- _REQUEST_:
Take the data below and write out exactly the lines from the one with "button_plate();" through the one with "SLOPE = math.radians(63.4626)"; omit every other line.

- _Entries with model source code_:
....

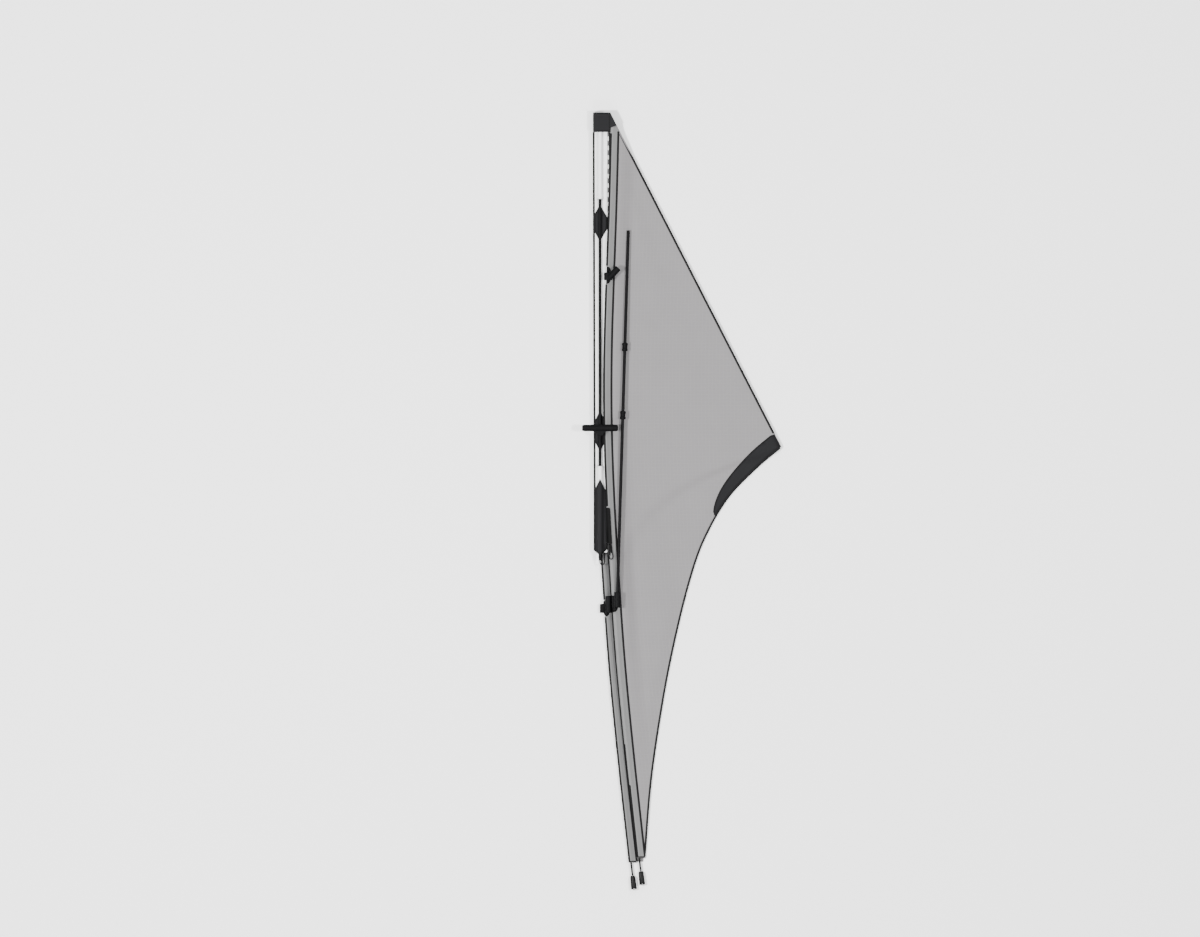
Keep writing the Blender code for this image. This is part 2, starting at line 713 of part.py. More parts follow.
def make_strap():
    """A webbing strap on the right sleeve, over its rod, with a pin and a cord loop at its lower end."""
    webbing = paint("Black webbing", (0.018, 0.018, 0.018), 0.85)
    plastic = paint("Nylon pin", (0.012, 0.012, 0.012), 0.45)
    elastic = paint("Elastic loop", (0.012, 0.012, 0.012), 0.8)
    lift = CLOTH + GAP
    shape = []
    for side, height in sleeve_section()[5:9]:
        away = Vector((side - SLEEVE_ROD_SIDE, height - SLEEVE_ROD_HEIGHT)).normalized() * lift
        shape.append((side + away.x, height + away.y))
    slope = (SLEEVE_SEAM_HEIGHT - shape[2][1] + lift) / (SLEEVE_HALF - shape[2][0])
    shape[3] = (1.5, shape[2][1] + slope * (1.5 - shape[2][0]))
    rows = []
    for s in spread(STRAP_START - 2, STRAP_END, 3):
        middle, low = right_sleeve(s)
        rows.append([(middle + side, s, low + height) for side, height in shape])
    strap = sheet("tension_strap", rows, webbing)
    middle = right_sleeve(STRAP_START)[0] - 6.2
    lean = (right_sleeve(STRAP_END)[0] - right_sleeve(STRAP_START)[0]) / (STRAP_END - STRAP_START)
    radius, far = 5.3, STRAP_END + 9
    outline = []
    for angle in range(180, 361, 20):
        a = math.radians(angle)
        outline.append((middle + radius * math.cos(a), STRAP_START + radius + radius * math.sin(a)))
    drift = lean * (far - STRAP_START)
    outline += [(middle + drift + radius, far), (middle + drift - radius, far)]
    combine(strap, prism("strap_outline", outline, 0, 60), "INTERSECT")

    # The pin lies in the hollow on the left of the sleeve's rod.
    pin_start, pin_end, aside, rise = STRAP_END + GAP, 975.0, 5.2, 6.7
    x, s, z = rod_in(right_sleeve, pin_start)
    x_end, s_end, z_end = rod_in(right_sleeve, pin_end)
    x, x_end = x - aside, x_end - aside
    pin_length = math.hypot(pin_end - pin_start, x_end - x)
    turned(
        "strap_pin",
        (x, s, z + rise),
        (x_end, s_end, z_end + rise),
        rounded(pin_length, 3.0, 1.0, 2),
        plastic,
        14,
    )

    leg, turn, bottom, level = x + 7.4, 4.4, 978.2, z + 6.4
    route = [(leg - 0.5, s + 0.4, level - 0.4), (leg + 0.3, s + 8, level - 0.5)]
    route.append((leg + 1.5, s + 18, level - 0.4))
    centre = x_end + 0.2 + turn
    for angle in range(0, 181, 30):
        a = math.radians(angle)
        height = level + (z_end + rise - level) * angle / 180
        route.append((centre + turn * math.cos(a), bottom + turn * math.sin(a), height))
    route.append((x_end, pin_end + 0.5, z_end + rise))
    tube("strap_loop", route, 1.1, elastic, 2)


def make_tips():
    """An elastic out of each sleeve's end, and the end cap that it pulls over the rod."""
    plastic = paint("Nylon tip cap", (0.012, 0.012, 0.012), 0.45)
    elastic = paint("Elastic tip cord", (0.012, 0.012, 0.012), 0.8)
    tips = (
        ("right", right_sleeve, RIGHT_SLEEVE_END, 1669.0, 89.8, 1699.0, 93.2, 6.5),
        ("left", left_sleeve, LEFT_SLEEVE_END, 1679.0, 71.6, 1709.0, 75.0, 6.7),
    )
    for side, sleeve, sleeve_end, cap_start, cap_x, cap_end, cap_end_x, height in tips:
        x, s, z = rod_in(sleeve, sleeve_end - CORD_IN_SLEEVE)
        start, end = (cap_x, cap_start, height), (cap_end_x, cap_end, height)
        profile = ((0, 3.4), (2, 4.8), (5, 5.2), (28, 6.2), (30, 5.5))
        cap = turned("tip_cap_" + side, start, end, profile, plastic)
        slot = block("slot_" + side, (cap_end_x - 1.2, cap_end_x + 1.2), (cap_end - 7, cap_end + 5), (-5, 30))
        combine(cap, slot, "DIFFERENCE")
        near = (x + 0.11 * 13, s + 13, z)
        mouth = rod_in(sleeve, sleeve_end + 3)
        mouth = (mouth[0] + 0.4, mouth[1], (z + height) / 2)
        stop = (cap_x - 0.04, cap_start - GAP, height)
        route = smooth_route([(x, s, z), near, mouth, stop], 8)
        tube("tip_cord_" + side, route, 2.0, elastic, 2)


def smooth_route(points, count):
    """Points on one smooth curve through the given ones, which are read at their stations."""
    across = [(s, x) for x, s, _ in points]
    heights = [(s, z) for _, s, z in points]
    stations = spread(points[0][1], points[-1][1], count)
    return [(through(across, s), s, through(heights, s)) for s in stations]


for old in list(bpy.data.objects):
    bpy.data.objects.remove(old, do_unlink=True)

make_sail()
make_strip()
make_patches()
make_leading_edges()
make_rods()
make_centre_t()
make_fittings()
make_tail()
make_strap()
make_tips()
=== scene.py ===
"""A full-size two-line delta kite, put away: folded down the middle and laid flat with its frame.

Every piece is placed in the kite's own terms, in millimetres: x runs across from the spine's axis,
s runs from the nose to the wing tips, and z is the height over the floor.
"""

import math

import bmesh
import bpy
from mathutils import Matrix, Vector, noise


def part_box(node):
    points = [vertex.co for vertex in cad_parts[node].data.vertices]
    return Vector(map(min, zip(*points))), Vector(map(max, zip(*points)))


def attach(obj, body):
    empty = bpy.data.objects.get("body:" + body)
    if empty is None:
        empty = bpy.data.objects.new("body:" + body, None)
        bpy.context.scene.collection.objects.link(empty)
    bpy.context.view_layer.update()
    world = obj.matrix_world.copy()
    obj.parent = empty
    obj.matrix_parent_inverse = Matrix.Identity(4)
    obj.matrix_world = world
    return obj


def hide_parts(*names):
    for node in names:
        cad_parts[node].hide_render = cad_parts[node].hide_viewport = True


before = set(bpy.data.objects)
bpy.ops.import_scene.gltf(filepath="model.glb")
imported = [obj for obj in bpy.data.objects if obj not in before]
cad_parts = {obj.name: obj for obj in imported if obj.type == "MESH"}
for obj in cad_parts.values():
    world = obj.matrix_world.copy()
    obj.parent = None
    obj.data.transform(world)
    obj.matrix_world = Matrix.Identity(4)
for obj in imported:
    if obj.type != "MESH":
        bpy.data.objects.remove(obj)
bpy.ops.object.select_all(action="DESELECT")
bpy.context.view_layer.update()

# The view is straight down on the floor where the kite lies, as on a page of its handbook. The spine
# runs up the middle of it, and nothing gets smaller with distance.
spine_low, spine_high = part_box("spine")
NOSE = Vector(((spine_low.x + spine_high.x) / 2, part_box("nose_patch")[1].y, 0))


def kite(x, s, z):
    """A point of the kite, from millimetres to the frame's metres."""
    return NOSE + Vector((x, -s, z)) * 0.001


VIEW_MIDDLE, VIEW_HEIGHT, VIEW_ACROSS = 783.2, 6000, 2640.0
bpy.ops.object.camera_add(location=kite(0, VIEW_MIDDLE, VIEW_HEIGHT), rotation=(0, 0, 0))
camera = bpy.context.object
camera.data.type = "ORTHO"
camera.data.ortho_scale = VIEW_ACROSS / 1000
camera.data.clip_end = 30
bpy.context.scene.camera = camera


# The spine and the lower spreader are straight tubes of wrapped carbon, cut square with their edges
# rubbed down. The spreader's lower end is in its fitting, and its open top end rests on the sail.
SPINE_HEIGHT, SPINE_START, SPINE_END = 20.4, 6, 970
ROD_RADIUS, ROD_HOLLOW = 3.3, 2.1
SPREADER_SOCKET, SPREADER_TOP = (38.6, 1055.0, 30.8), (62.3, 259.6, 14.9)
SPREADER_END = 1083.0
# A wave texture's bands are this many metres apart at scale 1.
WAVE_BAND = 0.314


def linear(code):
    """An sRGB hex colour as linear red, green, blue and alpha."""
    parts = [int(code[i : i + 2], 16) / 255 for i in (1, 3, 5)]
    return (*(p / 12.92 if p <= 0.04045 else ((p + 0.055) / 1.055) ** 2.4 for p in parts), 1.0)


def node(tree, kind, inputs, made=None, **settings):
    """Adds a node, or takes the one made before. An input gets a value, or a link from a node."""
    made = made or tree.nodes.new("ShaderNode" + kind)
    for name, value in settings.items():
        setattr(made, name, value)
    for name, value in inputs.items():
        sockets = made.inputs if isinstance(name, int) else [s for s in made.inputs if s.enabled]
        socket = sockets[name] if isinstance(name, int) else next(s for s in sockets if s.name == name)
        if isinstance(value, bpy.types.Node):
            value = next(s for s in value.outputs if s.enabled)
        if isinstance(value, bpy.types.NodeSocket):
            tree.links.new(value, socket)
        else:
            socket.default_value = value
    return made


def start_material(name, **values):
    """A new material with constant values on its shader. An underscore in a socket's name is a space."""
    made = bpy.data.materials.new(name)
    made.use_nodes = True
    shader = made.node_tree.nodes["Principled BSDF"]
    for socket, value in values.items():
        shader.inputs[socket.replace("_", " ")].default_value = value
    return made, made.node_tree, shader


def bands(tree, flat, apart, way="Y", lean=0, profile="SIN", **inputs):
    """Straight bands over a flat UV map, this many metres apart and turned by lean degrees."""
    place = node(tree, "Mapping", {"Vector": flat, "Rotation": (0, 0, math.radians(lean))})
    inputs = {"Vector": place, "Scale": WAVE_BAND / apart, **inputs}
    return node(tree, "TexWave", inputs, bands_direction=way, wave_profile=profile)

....

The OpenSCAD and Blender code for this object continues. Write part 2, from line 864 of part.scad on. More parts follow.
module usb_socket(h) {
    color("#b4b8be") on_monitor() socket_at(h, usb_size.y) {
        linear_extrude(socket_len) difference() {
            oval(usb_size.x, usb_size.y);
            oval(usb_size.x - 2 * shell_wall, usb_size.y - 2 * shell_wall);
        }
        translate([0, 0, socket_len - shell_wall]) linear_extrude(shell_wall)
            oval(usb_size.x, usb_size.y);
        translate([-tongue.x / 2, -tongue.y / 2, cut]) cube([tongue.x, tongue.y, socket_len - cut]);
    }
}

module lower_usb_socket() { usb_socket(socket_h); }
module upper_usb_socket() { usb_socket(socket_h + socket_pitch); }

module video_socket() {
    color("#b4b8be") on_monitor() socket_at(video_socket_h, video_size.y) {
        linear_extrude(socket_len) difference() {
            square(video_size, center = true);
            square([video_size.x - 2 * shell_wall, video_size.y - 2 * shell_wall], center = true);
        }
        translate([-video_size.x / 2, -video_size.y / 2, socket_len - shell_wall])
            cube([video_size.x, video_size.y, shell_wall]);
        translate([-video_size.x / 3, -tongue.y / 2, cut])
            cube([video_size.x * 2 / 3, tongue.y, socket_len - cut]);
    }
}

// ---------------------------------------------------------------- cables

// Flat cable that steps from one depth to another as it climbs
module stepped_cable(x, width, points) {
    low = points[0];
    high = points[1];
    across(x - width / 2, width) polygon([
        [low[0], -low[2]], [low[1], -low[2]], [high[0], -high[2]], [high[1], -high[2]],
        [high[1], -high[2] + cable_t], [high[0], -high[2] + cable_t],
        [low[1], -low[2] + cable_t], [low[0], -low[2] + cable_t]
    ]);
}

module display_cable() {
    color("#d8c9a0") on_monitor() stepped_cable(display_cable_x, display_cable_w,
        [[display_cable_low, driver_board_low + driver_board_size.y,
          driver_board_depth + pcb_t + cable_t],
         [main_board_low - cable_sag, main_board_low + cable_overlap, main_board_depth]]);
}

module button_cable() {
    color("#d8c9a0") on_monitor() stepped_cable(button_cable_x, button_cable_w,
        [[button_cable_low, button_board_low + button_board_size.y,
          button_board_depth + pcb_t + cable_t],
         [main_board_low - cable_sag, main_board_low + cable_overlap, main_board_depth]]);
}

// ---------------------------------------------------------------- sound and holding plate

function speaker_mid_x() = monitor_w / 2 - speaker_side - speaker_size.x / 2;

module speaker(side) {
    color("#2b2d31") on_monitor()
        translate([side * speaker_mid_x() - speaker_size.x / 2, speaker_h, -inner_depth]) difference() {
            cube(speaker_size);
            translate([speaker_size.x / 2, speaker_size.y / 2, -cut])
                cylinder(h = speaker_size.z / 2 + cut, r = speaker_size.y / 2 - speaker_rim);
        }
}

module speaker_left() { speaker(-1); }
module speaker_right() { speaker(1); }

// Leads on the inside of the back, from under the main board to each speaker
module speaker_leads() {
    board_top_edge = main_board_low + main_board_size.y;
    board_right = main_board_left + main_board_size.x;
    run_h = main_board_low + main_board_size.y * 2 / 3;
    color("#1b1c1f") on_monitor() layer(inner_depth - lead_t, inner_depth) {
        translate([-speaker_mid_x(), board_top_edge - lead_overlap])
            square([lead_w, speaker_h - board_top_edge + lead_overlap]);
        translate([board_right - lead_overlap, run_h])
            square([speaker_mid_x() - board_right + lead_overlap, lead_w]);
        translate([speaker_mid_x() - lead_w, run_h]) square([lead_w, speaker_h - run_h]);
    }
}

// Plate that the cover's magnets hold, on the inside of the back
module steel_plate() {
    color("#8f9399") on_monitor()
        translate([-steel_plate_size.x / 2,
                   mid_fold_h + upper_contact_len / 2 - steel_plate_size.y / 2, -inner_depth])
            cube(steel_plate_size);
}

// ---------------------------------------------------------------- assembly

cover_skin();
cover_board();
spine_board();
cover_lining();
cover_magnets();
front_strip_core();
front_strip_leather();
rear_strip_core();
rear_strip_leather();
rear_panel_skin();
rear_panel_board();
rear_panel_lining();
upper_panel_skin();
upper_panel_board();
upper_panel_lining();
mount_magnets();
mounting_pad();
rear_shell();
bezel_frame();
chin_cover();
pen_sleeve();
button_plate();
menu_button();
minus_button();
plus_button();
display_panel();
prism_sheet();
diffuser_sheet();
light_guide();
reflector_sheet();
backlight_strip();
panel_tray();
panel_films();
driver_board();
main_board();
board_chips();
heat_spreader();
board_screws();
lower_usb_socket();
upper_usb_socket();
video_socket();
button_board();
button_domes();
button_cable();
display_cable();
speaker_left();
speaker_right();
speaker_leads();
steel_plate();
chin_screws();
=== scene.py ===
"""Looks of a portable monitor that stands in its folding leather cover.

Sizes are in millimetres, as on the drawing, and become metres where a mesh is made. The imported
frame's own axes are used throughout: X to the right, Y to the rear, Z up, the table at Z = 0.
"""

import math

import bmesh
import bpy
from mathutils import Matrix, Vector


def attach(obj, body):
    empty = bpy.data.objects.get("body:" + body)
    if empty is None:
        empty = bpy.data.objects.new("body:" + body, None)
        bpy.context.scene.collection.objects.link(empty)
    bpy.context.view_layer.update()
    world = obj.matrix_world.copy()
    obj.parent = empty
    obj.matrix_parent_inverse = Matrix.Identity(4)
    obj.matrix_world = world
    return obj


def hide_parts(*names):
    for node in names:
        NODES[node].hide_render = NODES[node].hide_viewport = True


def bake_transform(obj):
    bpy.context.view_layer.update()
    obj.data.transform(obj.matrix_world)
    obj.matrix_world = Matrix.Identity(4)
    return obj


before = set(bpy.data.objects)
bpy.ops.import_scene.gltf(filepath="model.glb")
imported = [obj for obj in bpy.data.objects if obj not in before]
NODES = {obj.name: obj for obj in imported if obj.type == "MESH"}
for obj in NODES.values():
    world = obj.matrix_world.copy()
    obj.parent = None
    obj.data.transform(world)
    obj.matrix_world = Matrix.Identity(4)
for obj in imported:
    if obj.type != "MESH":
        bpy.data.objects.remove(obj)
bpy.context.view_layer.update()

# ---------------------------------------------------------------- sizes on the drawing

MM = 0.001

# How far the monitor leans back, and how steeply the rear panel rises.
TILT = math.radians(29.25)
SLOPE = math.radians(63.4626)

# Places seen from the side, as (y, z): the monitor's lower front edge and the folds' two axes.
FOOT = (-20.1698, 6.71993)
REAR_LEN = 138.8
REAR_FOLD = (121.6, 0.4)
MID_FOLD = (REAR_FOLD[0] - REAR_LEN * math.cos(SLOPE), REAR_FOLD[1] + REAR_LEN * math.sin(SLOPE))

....

- _SOLUTION TO THIS TASK_:
button_plate();
menu_button();
minus_button();
plus_button();
display_panel();
prism_sheet();
diffuser_sheet();
light_guide();
reflector_sheet();
backlight_strip();
panel_tray();
panel_films();
driver_board();
main_board();
board_chips();
heat_spreader();
board_screws();
lower_usb_socket();
upper_usb_socket();
video_socket();
button_board();
button_domes();
button_cable();
display_cable();
speaker_left();
speaker_right();
speaker_leads();
steel_plate();
chin_screws();
=== scene.py ===
"""Looks of a portable monitor that stands in its folding leather cover.

Sizes are in millimetres, as on the drawing, and become metres where a mesh is made. The imported
frame's own axes are used throughout: X to the right, Y to the rear, Z up, the table at Z = 0.
"""

import math

import bmesh
import bpy
from mathutils import Matrix, Vector


def attach(obj, body):
    empty = bpy.data.objects.get("body:" + body)
    if empty is None:
        empty = bpy.data.objects.new("body:" + body, None)
        bpy.context.scene.collection.objects.link(empty)
    bpy.context.view_layer.update()
    world = obj.matrix_world.copy()
    obj.parent = empty
    obj.matrix_parent_inverse = Matrix.Identity(4)
    obj.matrix_world = world
    return obj


def hide_parts(*names):
    for node in names:
        NODES[node].hide_render = NODES[node].hide_viewport = True


def bake_transform(obj):
    bpy.context.view_layer.update()
    obj.data.transform(obj.matrix_world)
    obj.matrix_world = Matrix.Identity(4)
    return obj


before = set(bpy.data.objects)
bpy.ops.import_scene.gltf(filepath="model.glb")
imported = [obj for obj in bpy.data.objects if obj not in before]
NODES = {obj.name: obj for obj in imported if obj.type == "MESH"}
for obj in NODES.values():
    world = obj.matrix_world.copy()
    obj.parent = None
    obj.data.transform(world)
    obj.matrix_world = Matrix.Identity(4)
for obj in imported:
    if obj.type != "MESH":
        bpy.data.objects.remove(obj)
bpy.context.view_layer.update()

# ---------------------------------------------------------------- sizes on the drawing

MM = 0.001

# How far the monitor leans back, and how steeply the rear panel rises.
TILT = math.radians(29.25)
SLOPE = math.radians(63.4626)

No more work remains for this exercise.